DATA SHOWN:
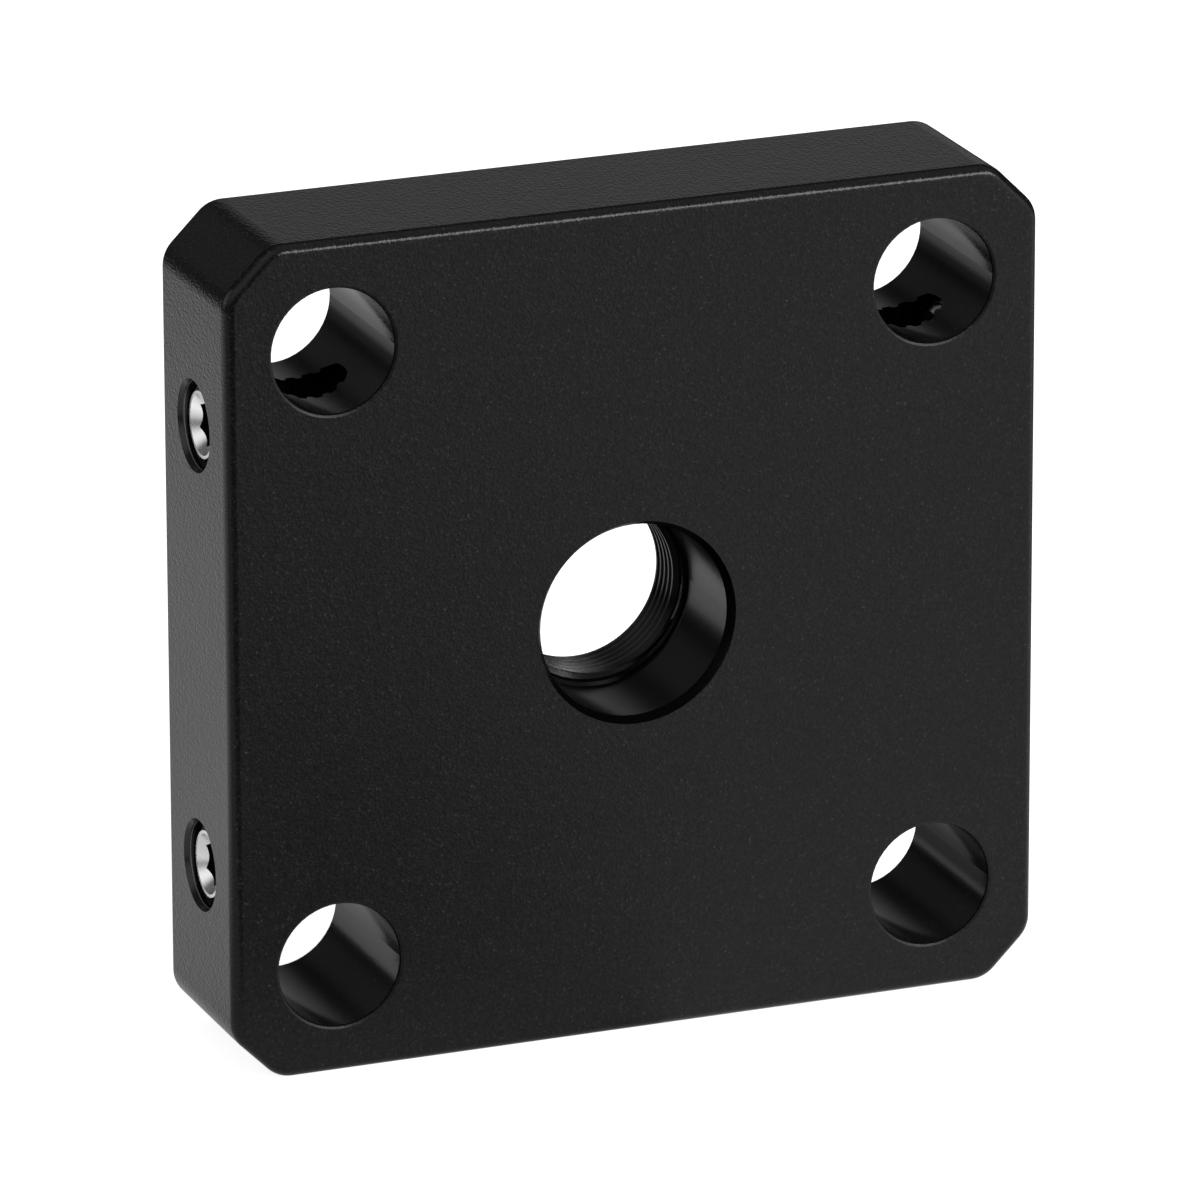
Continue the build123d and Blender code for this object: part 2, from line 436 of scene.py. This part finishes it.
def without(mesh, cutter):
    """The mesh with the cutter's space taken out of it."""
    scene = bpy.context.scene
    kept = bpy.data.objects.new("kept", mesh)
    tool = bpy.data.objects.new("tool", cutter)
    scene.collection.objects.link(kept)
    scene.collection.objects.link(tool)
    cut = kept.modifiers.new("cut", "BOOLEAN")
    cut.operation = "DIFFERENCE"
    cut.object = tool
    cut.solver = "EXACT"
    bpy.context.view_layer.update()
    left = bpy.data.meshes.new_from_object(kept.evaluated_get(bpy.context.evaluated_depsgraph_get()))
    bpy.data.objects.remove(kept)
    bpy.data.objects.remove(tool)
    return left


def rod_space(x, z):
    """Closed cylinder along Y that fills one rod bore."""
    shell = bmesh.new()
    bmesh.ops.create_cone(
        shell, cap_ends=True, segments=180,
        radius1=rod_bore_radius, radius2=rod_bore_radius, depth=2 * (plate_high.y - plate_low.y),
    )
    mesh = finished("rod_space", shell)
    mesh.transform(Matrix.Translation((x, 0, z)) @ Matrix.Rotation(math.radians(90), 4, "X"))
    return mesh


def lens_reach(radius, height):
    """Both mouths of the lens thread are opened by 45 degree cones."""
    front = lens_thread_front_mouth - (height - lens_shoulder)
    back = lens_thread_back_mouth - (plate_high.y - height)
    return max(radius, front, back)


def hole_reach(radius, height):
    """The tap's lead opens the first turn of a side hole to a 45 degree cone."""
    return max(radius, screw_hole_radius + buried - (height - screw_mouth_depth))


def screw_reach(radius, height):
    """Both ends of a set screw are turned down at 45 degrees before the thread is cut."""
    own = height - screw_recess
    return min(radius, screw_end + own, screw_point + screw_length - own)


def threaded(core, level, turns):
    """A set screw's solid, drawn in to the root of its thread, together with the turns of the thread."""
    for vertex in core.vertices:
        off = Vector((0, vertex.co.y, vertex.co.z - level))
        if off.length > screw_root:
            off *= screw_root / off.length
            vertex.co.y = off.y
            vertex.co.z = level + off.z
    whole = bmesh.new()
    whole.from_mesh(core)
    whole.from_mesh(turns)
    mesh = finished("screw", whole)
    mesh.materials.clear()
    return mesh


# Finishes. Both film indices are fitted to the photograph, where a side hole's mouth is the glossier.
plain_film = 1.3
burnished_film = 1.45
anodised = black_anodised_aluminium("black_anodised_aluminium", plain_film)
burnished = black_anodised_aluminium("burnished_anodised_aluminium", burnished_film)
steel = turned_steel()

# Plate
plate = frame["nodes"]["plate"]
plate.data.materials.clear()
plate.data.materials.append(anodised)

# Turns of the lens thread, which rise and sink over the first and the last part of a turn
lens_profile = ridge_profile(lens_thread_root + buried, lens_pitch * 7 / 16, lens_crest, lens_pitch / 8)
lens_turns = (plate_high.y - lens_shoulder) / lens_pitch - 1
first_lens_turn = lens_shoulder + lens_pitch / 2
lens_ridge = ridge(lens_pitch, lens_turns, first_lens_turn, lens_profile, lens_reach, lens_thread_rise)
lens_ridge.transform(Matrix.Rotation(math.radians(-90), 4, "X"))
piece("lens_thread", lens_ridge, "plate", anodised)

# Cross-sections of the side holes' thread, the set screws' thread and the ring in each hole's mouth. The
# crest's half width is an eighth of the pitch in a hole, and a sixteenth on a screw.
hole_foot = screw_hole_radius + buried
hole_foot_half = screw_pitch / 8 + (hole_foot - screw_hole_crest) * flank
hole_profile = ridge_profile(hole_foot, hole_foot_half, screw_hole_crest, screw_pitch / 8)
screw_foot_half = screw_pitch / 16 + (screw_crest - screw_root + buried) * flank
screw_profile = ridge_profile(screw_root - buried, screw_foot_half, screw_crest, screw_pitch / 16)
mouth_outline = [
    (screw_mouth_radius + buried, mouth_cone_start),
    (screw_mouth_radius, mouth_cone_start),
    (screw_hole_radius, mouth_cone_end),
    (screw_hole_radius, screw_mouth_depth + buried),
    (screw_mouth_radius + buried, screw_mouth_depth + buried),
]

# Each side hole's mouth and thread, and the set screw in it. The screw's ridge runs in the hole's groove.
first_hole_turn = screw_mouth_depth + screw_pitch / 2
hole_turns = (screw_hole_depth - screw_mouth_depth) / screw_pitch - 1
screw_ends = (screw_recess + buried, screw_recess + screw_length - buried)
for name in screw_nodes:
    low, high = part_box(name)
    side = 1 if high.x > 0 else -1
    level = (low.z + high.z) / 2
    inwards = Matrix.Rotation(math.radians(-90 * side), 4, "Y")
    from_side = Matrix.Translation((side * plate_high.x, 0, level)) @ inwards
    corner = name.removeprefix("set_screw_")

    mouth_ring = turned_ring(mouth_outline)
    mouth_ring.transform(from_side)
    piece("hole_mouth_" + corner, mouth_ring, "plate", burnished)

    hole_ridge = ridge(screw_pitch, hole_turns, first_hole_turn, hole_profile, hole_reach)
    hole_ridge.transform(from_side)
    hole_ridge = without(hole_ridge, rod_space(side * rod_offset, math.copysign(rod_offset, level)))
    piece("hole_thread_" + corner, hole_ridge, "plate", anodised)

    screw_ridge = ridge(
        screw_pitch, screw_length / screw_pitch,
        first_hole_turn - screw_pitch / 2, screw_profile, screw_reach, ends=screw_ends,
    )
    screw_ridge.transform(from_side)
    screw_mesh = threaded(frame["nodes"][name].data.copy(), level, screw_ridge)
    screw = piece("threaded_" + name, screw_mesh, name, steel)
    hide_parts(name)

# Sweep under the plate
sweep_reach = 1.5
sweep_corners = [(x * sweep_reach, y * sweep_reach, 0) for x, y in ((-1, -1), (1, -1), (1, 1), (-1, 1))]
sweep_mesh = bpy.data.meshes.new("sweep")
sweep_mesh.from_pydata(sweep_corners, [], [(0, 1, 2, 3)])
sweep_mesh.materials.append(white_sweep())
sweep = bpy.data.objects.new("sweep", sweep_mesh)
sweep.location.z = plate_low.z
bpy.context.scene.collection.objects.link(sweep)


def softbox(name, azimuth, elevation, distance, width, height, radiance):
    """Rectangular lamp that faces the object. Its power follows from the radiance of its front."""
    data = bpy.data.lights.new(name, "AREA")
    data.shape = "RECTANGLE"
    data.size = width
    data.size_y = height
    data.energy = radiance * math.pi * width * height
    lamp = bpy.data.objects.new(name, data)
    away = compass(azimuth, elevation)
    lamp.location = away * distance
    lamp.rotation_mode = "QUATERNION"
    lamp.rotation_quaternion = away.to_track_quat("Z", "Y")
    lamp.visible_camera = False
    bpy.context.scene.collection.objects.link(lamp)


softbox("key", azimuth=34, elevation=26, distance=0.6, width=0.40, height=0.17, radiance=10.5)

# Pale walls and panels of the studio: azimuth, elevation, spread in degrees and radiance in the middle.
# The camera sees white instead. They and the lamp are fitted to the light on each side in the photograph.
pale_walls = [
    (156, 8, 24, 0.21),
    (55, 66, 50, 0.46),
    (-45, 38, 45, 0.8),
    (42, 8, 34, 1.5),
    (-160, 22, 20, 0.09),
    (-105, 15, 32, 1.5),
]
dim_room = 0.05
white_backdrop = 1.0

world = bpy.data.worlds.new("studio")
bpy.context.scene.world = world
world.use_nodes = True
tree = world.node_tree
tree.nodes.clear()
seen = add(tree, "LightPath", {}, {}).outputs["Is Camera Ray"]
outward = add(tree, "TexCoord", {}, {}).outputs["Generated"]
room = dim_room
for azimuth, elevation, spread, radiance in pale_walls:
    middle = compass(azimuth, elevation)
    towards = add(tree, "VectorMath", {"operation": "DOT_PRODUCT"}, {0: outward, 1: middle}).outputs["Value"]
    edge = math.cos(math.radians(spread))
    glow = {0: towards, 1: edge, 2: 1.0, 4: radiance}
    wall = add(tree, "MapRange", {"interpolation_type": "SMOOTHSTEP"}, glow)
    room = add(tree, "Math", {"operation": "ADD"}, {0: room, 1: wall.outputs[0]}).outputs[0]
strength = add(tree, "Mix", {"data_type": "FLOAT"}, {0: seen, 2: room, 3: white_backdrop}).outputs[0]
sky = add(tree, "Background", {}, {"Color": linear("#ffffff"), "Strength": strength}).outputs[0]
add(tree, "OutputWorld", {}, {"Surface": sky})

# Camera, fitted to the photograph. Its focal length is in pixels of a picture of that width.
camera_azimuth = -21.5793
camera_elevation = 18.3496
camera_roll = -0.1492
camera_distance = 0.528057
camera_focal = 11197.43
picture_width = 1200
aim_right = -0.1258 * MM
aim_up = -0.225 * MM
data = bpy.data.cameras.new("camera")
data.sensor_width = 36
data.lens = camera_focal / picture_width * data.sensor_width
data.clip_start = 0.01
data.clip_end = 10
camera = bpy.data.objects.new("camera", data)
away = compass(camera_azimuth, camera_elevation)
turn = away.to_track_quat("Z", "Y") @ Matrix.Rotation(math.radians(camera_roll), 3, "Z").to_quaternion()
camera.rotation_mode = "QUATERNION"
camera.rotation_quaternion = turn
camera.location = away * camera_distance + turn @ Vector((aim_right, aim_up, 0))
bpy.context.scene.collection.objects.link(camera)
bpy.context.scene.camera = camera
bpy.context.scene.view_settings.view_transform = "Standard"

---

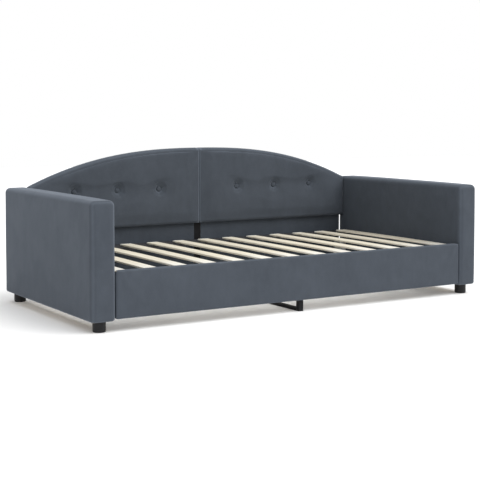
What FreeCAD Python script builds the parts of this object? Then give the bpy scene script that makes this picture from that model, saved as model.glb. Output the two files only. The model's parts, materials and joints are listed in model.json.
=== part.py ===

* * *

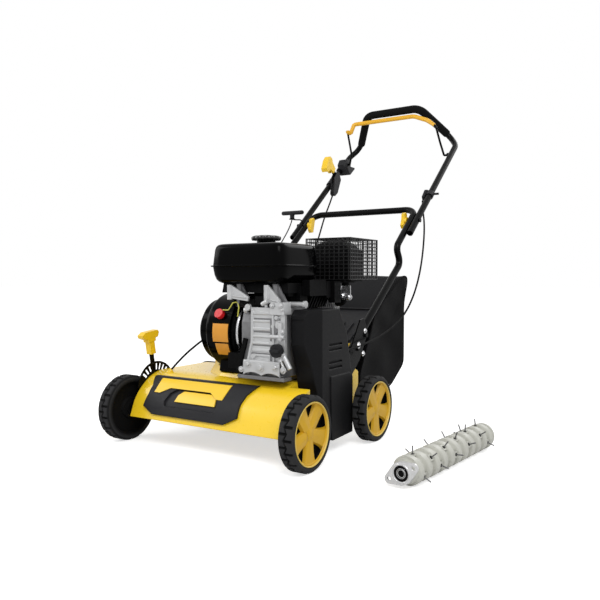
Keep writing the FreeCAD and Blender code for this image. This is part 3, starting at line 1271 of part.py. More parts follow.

WRITTEN REQUEST: Retype exactly what runs from the line containing "hide_parts(name)" through the line containing "bpy.context.scene.collection.objects.link(sweep)", both lines included, and stop there.

FINISHED EXERCISE:
    hide_parts(name)

# Sweep under the plate
sweep_reach = 1.5
sweep_corners = [(x * sweep_reach, y * sweep_reach, 0) for x, y in ((-1, -1), (1, -1), (1, 1), (-1, 1))]
sweep_mesh = bpy.data.meshes.new("sweep")
sweep_mesh.from_pydata(sweep_corners, [], [(0, 1, 2, 3)])
sweep_mesh.materials.append(white_sweep())
sweep = bpy.data.objects.new("sweep", sweep_mesh)
sweep.location.z = plate_low.z
bpy.context.scene.collection.objects.link(sweep)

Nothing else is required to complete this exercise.